**PROMPT**
Would you write out the entries below, every one of them, exactly?

○ ○ ○ ○ ○

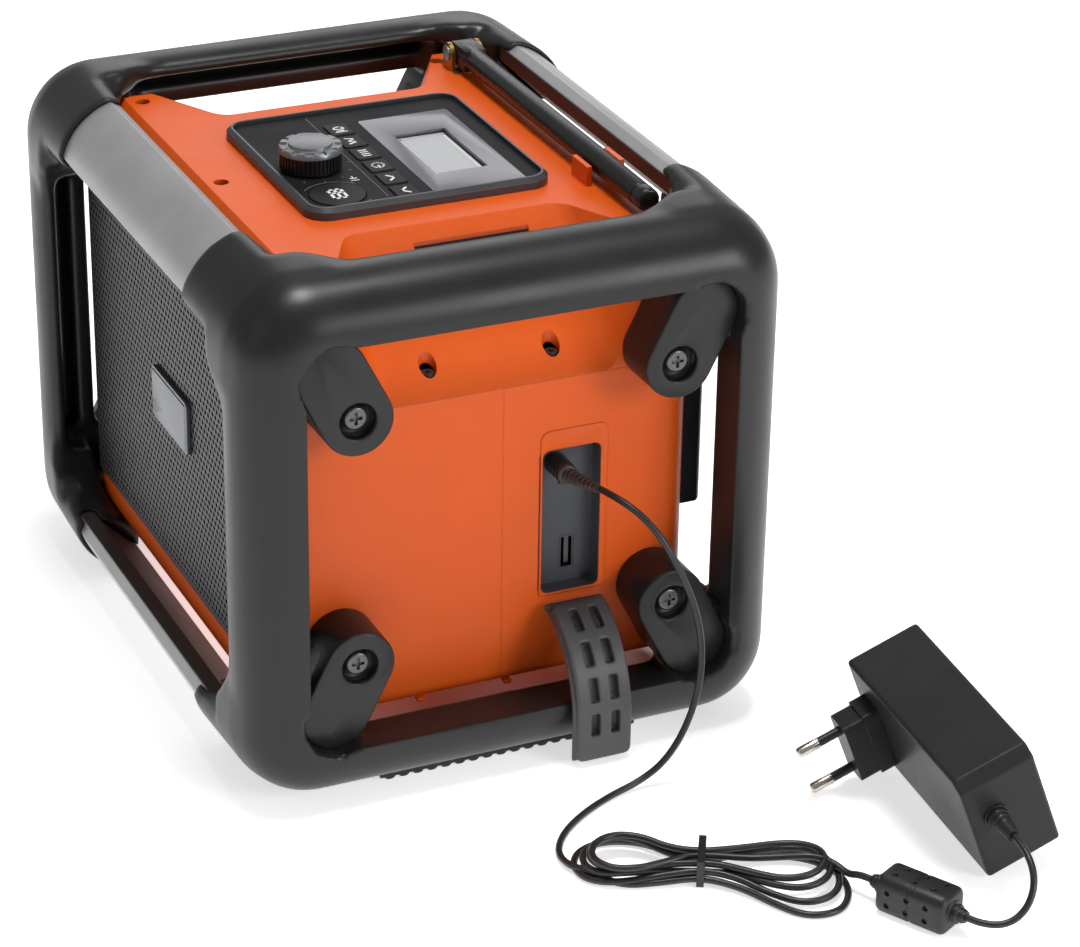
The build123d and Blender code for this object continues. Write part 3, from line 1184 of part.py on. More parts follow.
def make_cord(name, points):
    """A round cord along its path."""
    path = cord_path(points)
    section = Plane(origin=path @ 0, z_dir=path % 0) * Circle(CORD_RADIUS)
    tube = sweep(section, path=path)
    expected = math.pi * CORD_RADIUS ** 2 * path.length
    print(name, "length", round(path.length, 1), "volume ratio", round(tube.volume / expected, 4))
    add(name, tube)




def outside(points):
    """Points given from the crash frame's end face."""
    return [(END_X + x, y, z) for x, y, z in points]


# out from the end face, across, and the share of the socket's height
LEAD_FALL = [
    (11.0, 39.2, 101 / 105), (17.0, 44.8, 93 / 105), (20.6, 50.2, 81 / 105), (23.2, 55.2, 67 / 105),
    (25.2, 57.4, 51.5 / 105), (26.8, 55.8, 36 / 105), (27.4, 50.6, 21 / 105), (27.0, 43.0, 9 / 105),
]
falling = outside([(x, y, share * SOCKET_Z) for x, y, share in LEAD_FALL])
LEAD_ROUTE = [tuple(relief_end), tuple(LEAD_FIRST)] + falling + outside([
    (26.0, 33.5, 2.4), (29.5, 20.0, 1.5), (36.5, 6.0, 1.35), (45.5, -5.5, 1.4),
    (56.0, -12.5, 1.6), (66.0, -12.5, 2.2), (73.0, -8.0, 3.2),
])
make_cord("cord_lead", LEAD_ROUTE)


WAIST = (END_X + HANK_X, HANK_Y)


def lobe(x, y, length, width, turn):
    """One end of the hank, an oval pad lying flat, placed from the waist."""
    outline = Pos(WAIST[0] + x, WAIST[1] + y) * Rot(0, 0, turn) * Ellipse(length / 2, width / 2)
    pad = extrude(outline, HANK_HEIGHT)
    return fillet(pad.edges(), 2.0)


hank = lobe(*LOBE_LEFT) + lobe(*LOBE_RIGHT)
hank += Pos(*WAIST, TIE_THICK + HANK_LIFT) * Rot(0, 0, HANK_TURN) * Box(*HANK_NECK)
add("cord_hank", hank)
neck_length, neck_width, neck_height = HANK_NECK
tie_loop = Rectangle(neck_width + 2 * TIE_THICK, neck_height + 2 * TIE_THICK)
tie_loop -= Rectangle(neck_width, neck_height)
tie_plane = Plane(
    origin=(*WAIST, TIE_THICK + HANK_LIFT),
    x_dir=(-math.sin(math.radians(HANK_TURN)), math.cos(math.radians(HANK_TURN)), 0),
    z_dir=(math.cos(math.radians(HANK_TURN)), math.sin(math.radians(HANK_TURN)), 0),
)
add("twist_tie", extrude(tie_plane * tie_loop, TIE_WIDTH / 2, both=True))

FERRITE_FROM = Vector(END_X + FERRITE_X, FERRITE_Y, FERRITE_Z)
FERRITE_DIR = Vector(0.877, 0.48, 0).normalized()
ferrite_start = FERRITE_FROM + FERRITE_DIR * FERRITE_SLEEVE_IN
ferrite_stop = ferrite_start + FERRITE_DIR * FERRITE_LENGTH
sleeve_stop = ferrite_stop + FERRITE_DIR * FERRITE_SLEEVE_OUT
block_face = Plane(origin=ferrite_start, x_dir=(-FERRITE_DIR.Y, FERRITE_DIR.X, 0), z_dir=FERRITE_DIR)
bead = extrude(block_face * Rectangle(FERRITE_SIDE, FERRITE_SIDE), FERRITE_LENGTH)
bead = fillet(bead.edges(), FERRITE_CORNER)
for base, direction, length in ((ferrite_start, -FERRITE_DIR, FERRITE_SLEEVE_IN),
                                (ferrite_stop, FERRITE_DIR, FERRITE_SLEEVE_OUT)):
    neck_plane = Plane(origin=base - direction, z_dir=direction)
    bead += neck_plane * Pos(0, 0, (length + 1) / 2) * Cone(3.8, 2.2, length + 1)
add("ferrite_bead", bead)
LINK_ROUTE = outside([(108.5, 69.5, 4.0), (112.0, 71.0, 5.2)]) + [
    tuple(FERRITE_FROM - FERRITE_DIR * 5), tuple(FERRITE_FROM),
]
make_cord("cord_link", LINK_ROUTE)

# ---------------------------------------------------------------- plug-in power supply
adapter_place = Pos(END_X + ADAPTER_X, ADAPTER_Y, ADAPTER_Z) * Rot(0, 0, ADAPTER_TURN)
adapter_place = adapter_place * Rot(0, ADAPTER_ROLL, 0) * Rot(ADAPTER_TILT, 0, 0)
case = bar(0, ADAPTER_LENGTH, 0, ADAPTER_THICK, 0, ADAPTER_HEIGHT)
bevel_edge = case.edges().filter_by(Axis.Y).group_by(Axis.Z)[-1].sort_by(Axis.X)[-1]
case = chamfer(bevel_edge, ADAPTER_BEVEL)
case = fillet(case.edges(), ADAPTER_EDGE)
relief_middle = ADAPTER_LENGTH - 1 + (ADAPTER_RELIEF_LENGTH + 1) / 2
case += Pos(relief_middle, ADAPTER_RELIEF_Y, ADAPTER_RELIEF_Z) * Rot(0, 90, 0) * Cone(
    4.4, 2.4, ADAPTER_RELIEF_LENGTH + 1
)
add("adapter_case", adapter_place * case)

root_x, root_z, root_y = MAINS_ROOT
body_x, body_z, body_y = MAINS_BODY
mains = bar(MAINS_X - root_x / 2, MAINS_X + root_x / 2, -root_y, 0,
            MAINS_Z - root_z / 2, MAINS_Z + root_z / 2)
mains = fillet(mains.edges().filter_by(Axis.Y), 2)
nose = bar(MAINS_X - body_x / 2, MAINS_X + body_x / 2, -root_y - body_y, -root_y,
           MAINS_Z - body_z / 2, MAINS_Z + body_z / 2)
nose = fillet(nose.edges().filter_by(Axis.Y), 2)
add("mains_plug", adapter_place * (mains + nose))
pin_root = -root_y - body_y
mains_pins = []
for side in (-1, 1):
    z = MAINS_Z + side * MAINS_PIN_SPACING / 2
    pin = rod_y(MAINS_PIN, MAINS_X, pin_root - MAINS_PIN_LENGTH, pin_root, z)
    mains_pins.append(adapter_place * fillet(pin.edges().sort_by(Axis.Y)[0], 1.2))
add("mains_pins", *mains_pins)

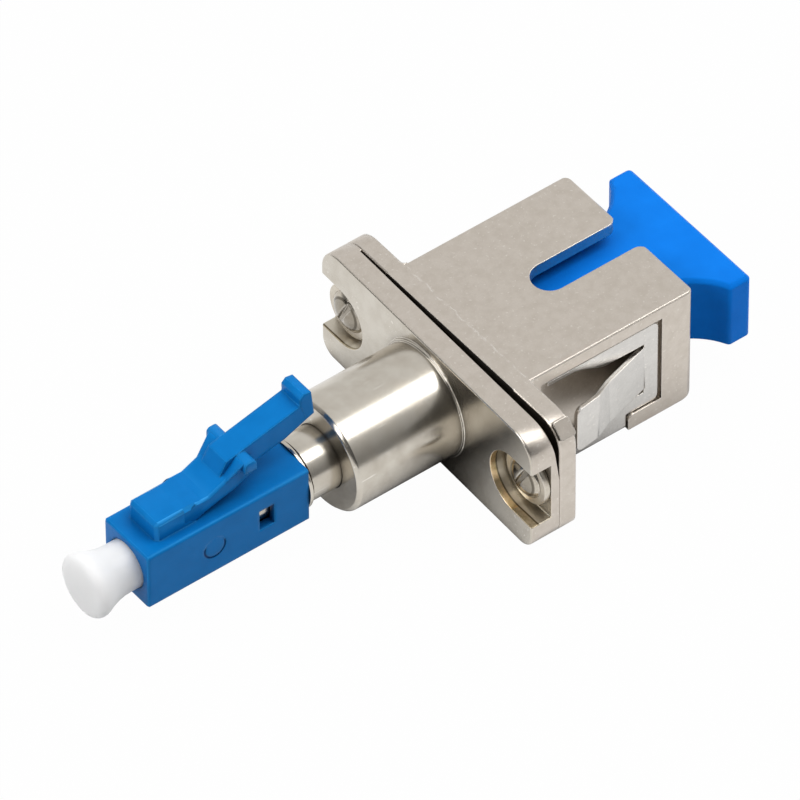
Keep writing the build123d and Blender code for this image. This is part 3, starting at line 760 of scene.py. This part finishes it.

○ ○ ○ ○ ○

**FINAL ANSWER**
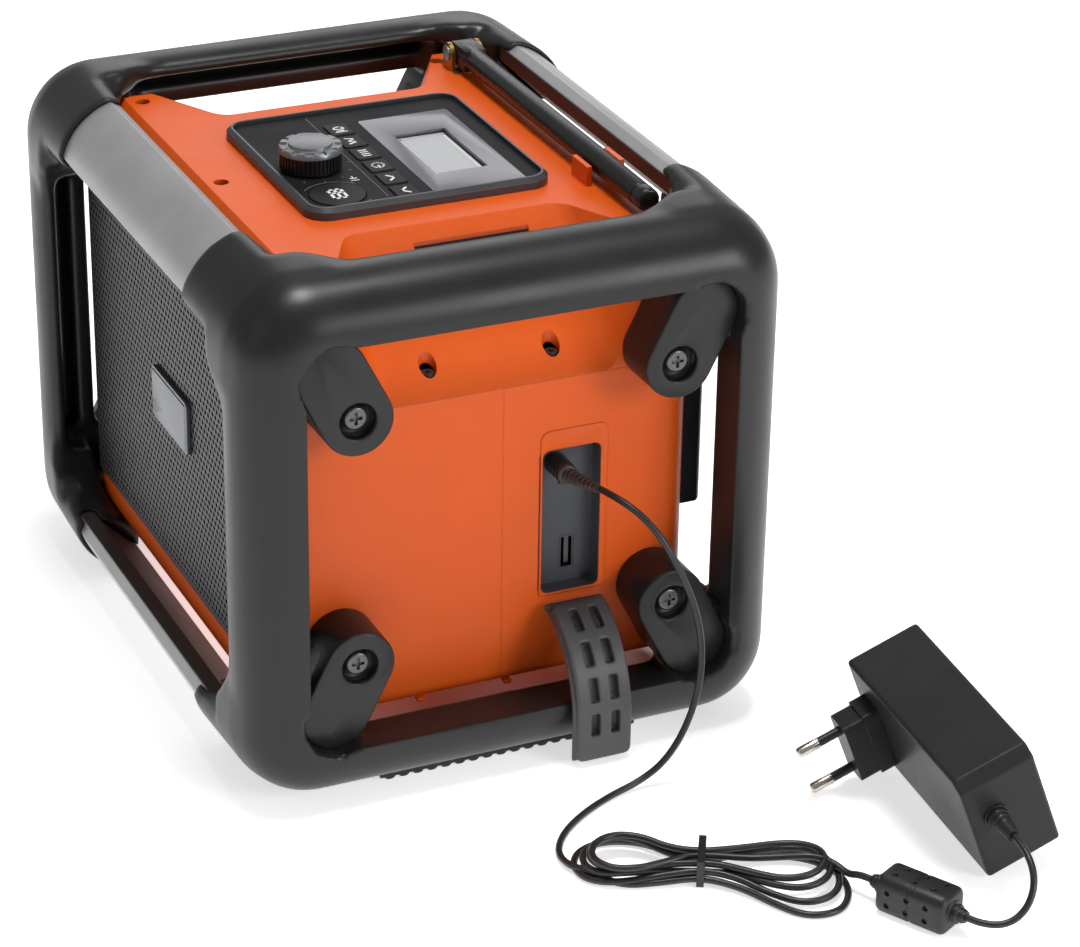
The build123d and Blender code for this object continues. Write part 3, from line 1184 of part.py on. More parts follow.
def make_cord(name, points):
    """A round cord along its path."""
    path = cord_path(points)
    section = Plane(origin=path @ 0, z_dir=path % 0) * Circle(CORD_RADIUS)
    tube = sweep(section, path=path)
    expected = math.pi * CORD_RADIUS ** 2 * path.length
    print(name, "length", round(path.length, 1), "volume ratio", round(tube.volume / expected, 4))
    add(name, tube)




def outside(points):
    """Points given from the crash frame's end face."""
    return [(END_X + x, y, z) for x, y, z in points]


# out from the end face, across, and the share of the socket's height
LEAD_FALL = [
    (11.0, 39.2, 101 / 105), (17.0, 44.8, 93 / 105), (20.6, 50.2, 81 / 105), (23.2, 55.2, 67 / 105),
    (25.2, 57.4, 51.5 / 105), (26.8, 55.8, 36 / 105), (27.4, 50.6, 21 / 105), (27.0, 43.0, 9 / 105),
]
falling = outside([(x, y, share * SOCKET_Z) for x, y, share in LEAD_FALL])
LEAD_ROUTE = [tuple(relief_end), tuple(LEAD_FIRST)] + falling + outside([
    (26.0, 33.5, 2.4), (29.5, 20.0, 1.5), (36.5, 6.0, 1.35), (45.5, -5.5, 1.4),
    (56.0, -12.5, 1.6), (66.0, -12.5, 2.2), (73.0, -8.0, 3.2),
])
make_cord("cord_lead", LEAD_ROUTE)


WAIST = (END_X + HANK_X, HANK_Y)


def lobe(x, y, length, width, turn):
    """One end of the hank, an oval pad lying flat, placed from the waist."""
    outline = Pos(WAIST[0] + x, WAIST[1] + y) * Rot(0, 0, turn) * Ellipse(length / 2, width / 2)
    pad = extrude(outline, HANK_HEIGHT)
    return fillet(pad.edges(), 2.0)


hank = lobe(*LOBE_LEFT) + lobe(*LOBE_RIGHT)
hank += Pos(*WAIST, TIE_THICK + HANK_LIFT) * Rot(0, 0, HANK_TURN) * Box(*HANK_NECK)
add("cord_hank", hank)
neck_length, neck_width, neck_height = HANK_NECK
tie_loop = Rectangle(neck_width + 2 * TIE_THICK, neck_height + 2 * TIE_THICK)
tie_loop -= Rectangle(neck_width, neck_height)
tie_plane = Plane(
    origin=(*WAIST, TIE_THICK + HANK_LIFT),
    x_dir=(-math.sin(math.radians(HANK_TURN)), math.cos(math.radians(HANK_TURN)), 0),
    z_dir=(math.cos(math.radians(HANK_TURN)), math.sin(math.radians(HANK_TURN)), 0),
)
add("twist_tie", extrude(tie_plane * tie_loop, TIE_WIDTH / 2, both=True))

FERRITE_FROM = Vector(END_X + FERRITE_X, FERRITE_Y, FERRITE_Z)
FERRITE_DIR = Vector(0.877, 0.48, 0).normalized()
ferrite_start = FERRITE_FROM + FERRITE_DIR * FERRITE_SLEEVE_IN
ferrite_stop = ferrite_start + FERRITE_DIR * FERRITE_LENGTH
sleeve_stop = ferrite_stop + FERRITE_DIR * FERRITE_SLEEVE_OUT
block_face = Plane(origin=ferrite_start, x_dir=(-FERRITE_DIR.Y, FERRITE_DIR.X, 0), z_dir=FERRITE_DIR)
bead = extrude(block_face * Rectangle(FERRITE_SIDE, FERRITE_SIDE), FERRITE_LENGTH)
bead = fillet(bead.edges(), FERRITE_CORNER)
for base, direction, length in ((ferrite_start, -FERRITE_DIR, FERRITE_SLEEVE_IN),
                                (ferrite_stop, FERRITE_DIR, FERRITE_SLEEVE_OUT)):
    neck_plane = Plane(origin=base - direction, z_dir=direction)
    bead += neck_plane * Pos(0, 0, (length + 1) / 2) * Cone(3.8, 2.2, length + 1)
add("ferrite_bead", bead)
LINK_ROUTE = outside([(108.5, 69.5, 4.0), (112.0, 71.0, 5.2)]) + [
    tuple(FERRITE_FROM - FERRITE_DIR * 5), tuple(FERRITE_FROM),
]
make_cord("cord_link", LINK_ROUTE)

# ---------------------------------------------------------------- plug-in power supply
adapter_place = Pos(END_X + ADAPTER_X, ADAPTER_Y, ADAPTER_Z) * Rot(0, 0, ADAPTER_TURN)
adapter_place = adapter_place * Rot(0, ADAPTER_ROLL, 0) * Rot(ADAPTER_TILT, 0, 0)
case = bar(0, ADAPTER_LENGTH, 0, ADAPTER_THICK, 0, ADAPTER_HEIGHT)
bevel_edge = case.edges().filter_by(Axis.Y).group_by(Axis.Z)[-1].sort_by(Axis.X)[-1]
case = chamfer(bevel_edge, ADAPTER_BEVEL)
case = fillet(case.edges(), ADAPTER_EDGE)
relief_middle = ADAPTER_LENGTH - 1 + (ADAPTER_RELIEF_LENGTH + 1) / 2
case += Pos(relief_middle, ADAPTER_RELIEF_Y, ADAPTER_RELIEF_Z) * Rot(0, 90, 0) * Cone(
    4.4, 2.4, ADAPTER_RELIEF_LENGTH + 1
)
add("adapter_case", adapter_place * case)

root_x, root_z, root_y = MAINS_ROOT
body_x, body_z, body_y = MAINS_BODY
mains = bar(MAINS_X - root_x / 2, MAINS_X + root_x / 2, -root_y, 0,
            MAINS_Z - root_z / 2, MAINS_Z + root_z / 2)
mains = fillet(mains.edges().filter_by(Axis.Y), 2)
nose = bar(MAINS_X - body_x / 2, MAINS_X + body_x / 2, -root_y - body_y, -root_y,
           MAINS_Z - body_z / 2, MAINS_Z + body_z / 2)
nose = fillet(nose.edges().filter_by(Axis.Y), 2)
add("mains_plug", adapter_place * (mains + nose))
pin_root = -root_y - body_y
mains_pins = []
for side in (-1, 1):
    z = MAINS_Z + side * MAINS_PIN_SPACING / 2
    pin = rod_y(MAINS_PIN, MAINS_X, pin_root - MAINS_PIN_LENGTH, pin_root, z)
    mains_pins.append(adapter_place * fillet(pin.edges().sort_by(Axis.Y)[0], 1.2))
add("mains_pins", *mains_pins)

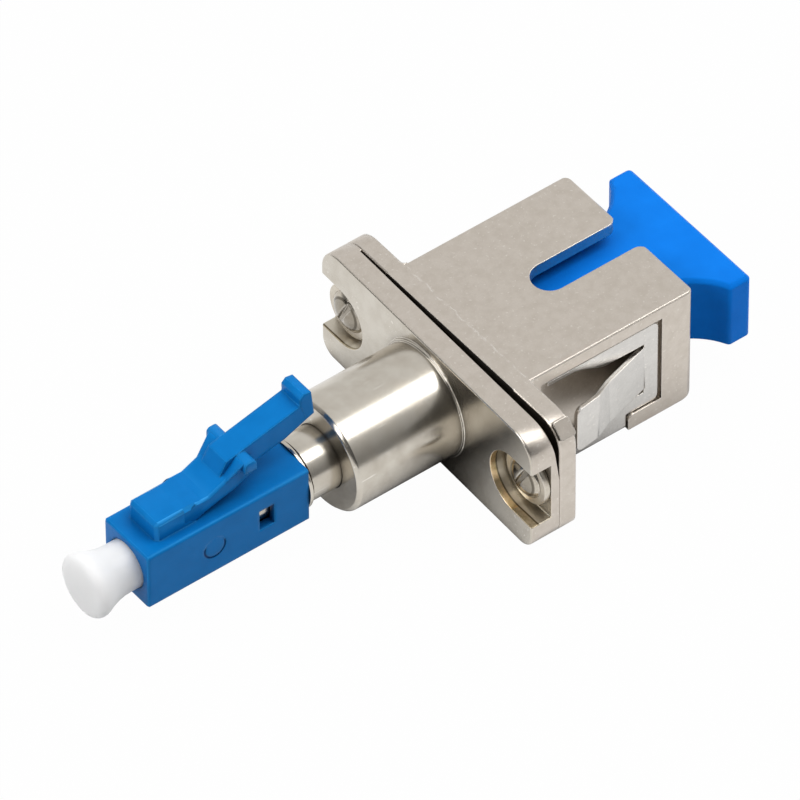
Keep writing the build123d and Blender code for this image. This is part 3, starting at line 760 of scene.py. This part finishes it.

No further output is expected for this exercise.